Permanent exceptionalism led to Canadian federal and provincial governments being the heaviest users of back-to-work legislation among G7 countries, and the top violator of international labour rights in that group. Between 2002-2019, Canada accounted for 54 per cent of complaints of violations of labour rights filed with the International Labour Organization against G7 countries.

The Supreme Court’s 2015 rulings tried to move past the doctrine of permanent exceptionalism. Mr. MacKinnon’s order slides back in the wrong direction, but with a modern twist. Previously, governments wanting to circumvent labour rights “just this once” had to go through the trouble of enacting back-to-work legislation. Now, through a novel interpretation of Section 107 of the Canada Labour Code, the minister can simply impose his order by sending an e-mail to the Canadian Industrial Relations Board – no Parliament needed.

Charter issues aside, if Mr, MacKinnon’s playbook to make an end-run around collective bargaining is allowed to stand, we can expect other employers to take the ball and run with it.

The employer playbook has three simple steps: 1) lock out your workers; 2) use the economic chaos created by your own lockout as a pretext to call for government intervention; and 3) have the government impose binding arbitration.

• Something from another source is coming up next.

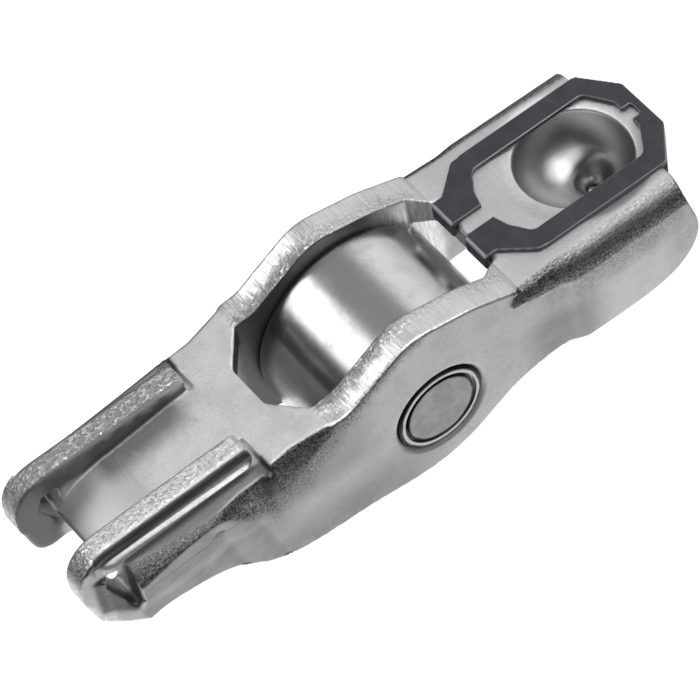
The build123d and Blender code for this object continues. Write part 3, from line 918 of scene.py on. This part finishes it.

However deeply the Labour Minister may believe that “the best deals are reached at the negotiating table,” his playbook will only make such deals less likely. If employers know they can engineer a back-to-work order by dragging out negotiations and locking out their workers, then they have no incentive to reach a negotiated settlement. Instead, they can sit and wait for governments to impose settlements, or use the threat of government intervention to get their way.

Collective bargaining exists to resolve thorny issues between parties with fundamentally different interests and goals. To work properly, the parties need to be compelled to work through their differences and come to an agreement. And because of their structural power advantage, employers often need an extra push to come to the table.

Usually, it’s the threat of economic disruption from a strike that gives employers the extra push toward the bargaining table. Back-to-work orders, conversely, pull employers away from the table. Instead, they allow employers to use the threat of economic disruption to pressure governments to intervene. The result can only corrode collective bargaining.

What’s more, agreements imposed after back-to-work orders lack the legitimacy of agreements that are duly negotiated, then debated and voted on by the workers involved. Additionally, even skilled labour arbitrators are ill-suited for adjudicating the kinds of fundamental workplace issues that are at stake at the ports, such as technological change and scheduling. Unlike wage and benefit packages, you can’t just split the difference.

Finding durable resolutions to these kinds of issues requires commitment from the parties involved. They cannot be imposed from outside. Binding arbitration puts a lid on the conflict instead of resolving the underlying issues, virtually guaranteeing that they will continue to bubble up.

Blocking the end-run around collective bargaining is the best way to ensure that deals are actually reached at the table.